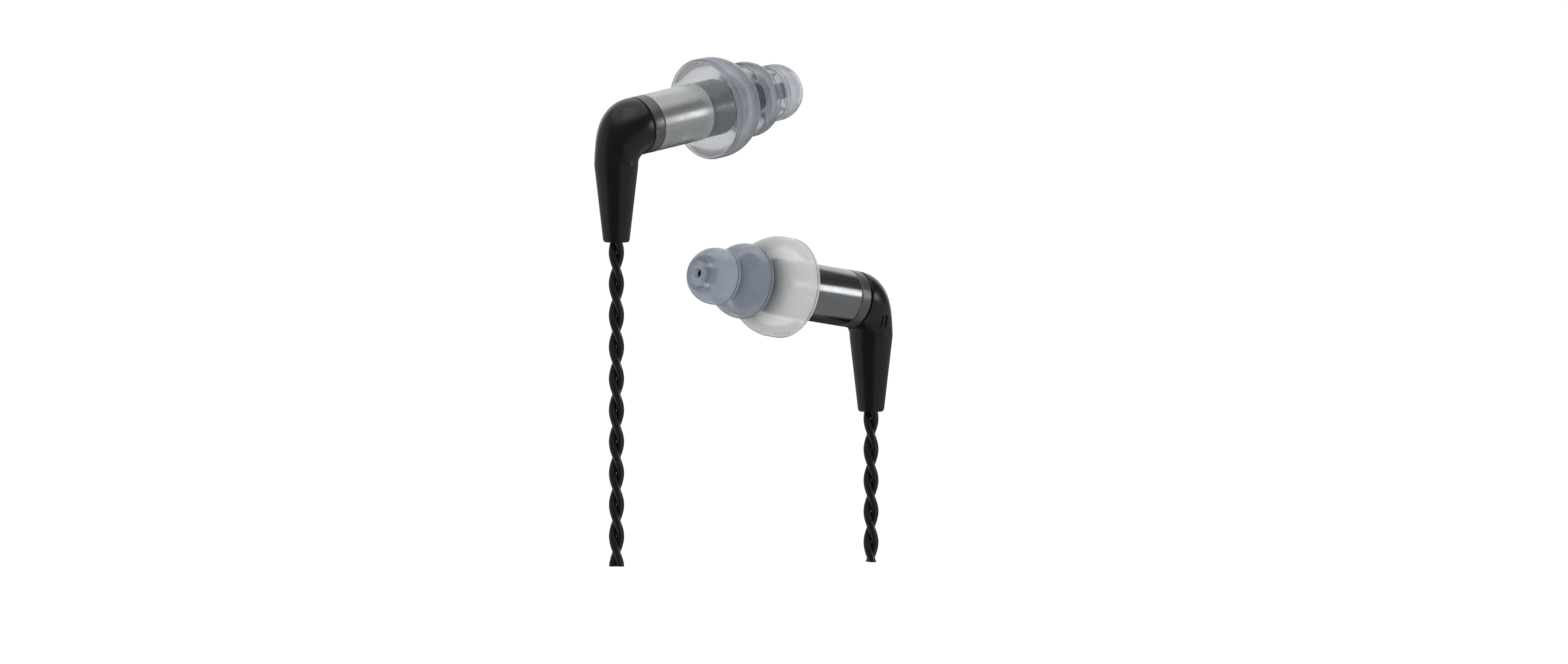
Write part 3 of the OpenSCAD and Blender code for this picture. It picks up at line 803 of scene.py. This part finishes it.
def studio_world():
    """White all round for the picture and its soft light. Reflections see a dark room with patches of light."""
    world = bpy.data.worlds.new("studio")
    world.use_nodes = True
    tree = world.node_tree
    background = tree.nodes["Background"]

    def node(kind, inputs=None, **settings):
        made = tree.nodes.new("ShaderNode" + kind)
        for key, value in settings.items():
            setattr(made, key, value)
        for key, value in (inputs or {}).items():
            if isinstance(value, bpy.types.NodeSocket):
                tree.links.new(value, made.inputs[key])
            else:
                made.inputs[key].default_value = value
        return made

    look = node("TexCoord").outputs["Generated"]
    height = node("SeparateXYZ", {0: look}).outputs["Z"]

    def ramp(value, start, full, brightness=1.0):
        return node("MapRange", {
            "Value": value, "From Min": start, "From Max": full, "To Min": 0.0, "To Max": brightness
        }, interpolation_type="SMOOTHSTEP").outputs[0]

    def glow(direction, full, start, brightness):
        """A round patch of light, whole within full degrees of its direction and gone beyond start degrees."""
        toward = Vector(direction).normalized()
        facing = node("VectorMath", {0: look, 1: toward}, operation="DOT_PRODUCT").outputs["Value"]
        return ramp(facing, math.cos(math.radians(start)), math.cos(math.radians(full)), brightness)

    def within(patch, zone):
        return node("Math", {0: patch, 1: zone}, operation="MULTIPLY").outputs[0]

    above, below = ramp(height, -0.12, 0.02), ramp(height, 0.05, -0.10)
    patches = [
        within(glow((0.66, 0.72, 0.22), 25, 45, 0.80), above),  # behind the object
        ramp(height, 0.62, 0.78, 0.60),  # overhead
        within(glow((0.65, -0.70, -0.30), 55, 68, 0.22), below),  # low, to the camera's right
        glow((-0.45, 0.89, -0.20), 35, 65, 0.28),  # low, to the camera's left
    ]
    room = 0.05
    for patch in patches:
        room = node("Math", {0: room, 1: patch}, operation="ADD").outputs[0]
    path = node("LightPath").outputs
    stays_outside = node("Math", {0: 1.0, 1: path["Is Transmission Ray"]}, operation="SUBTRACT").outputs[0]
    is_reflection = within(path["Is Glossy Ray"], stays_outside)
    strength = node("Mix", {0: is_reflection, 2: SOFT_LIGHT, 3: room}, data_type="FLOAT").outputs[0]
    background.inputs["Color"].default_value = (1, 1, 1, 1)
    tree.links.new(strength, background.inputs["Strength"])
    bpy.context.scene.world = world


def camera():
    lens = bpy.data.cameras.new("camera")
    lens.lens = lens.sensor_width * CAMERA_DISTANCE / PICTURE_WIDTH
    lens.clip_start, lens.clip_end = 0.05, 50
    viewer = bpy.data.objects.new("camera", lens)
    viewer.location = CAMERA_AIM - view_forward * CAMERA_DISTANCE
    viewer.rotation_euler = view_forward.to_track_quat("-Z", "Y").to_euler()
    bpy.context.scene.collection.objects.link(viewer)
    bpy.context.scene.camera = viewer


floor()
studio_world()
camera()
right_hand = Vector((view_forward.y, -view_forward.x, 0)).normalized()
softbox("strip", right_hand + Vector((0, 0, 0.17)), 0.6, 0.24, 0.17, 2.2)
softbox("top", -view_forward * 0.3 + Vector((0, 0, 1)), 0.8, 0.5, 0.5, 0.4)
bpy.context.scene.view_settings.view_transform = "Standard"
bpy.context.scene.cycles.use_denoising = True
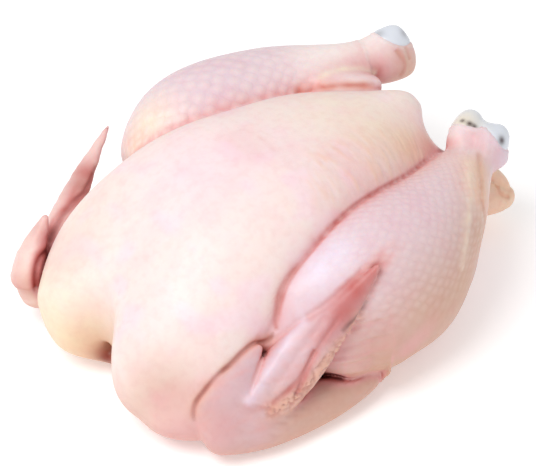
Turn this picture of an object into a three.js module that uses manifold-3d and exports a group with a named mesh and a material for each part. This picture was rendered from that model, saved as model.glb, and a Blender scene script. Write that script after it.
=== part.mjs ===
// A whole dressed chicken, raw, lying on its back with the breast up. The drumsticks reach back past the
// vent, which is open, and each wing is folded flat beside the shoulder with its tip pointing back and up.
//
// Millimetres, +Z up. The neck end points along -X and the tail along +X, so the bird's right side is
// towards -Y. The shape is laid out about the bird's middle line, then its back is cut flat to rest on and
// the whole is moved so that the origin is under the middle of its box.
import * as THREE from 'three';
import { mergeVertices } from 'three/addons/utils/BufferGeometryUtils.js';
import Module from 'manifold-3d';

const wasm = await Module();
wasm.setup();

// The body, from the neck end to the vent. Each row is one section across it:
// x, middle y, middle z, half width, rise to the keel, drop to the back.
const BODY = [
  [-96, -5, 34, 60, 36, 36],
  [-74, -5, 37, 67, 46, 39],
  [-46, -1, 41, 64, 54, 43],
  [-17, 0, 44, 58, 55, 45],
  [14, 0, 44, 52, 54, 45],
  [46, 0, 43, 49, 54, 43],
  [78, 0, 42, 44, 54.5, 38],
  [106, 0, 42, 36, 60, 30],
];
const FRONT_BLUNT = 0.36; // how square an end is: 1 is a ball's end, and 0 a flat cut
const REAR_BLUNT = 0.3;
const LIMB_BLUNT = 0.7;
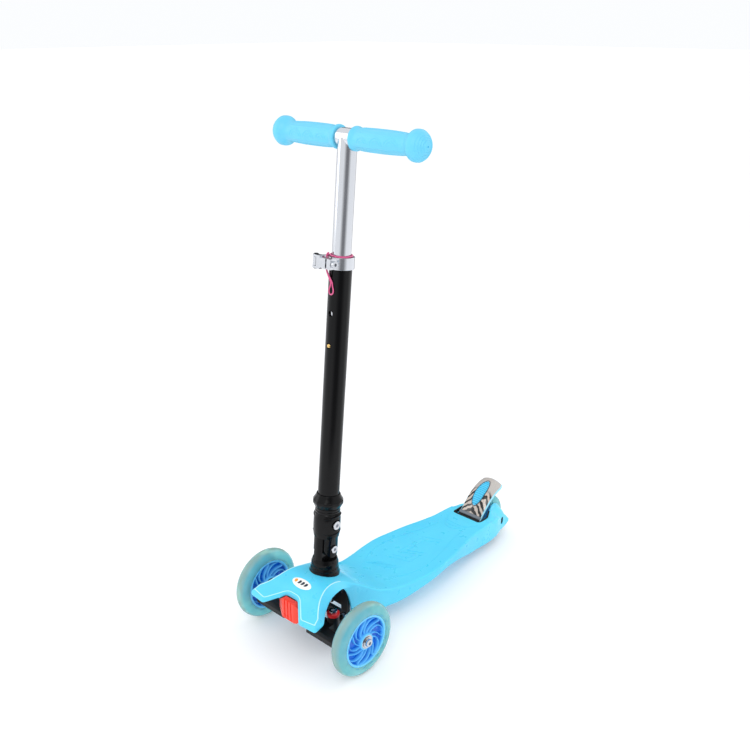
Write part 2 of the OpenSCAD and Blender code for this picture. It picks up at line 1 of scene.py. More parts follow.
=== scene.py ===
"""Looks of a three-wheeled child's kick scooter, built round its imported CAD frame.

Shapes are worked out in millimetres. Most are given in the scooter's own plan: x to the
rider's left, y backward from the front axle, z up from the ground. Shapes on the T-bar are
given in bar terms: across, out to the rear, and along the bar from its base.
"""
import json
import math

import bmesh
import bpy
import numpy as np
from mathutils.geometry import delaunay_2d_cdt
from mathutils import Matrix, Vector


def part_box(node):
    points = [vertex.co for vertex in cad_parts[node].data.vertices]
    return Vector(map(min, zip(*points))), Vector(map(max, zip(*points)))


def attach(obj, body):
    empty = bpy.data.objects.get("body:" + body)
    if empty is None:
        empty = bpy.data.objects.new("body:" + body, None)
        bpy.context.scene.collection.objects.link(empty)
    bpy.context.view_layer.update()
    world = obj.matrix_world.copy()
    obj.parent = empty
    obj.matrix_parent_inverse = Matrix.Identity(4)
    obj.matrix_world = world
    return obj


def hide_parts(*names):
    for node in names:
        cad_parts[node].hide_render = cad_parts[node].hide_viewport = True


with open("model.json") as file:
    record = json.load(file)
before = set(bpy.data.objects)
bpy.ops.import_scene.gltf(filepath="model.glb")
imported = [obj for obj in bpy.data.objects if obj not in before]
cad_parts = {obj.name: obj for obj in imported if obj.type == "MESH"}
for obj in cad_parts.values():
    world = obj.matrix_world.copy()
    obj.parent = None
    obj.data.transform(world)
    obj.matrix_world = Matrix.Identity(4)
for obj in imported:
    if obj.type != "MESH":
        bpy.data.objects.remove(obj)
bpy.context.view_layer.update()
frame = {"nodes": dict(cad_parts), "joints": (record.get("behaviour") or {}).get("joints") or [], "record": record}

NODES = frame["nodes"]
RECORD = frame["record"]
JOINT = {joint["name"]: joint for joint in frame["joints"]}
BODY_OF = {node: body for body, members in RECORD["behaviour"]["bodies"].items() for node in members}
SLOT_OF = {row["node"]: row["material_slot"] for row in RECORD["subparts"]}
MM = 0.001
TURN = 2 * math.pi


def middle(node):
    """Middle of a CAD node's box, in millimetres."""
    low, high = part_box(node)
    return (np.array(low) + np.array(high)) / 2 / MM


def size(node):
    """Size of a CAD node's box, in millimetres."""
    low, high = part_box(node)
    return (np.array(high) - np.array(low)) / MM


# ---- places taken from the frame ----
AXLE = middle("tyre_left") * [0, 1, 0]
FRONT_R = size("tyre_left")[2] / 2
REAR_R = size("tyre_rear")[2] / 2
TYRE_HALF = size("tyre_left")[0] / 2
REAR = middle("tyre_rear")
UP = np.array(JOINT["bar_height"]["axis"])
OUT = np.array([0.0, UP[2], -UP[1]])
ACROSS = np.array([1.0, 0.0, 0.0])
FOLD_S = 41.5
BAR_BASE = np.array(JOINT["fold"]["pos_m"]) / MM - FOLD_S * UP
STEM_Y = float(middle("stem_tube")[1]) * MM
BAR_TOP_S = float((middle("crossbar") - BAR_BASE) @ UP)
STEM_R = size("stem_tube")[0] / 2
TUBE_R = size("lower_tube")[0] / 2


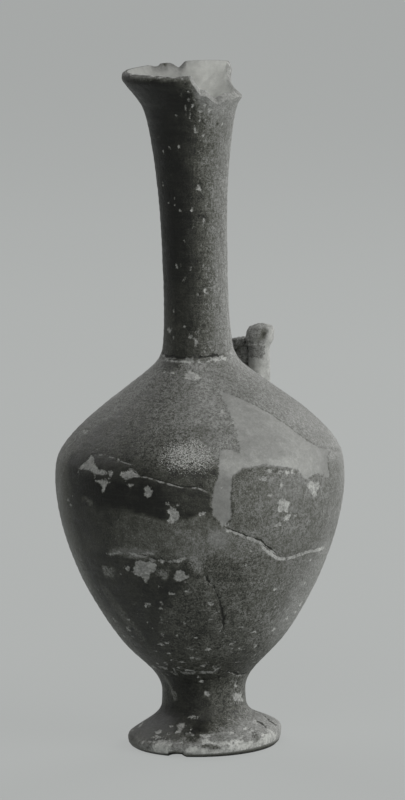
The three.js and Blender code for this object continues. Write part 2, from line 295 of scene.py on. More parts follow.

▶ _The exercise_
Look through the data above. Each line containing the word "model" needs to be copied.

▶ _Response to this exercise_
Turn this picture of an object into a three.js module that uses manifold-3d and exports a group with a named mesh and a material for each part. This picture was rendered from that model, saved as model.glb, and a Blender scene script. Write that script after it.
with open("model.json") as file:
bpy.ops.import_scene.gltf(filepath="model.glb")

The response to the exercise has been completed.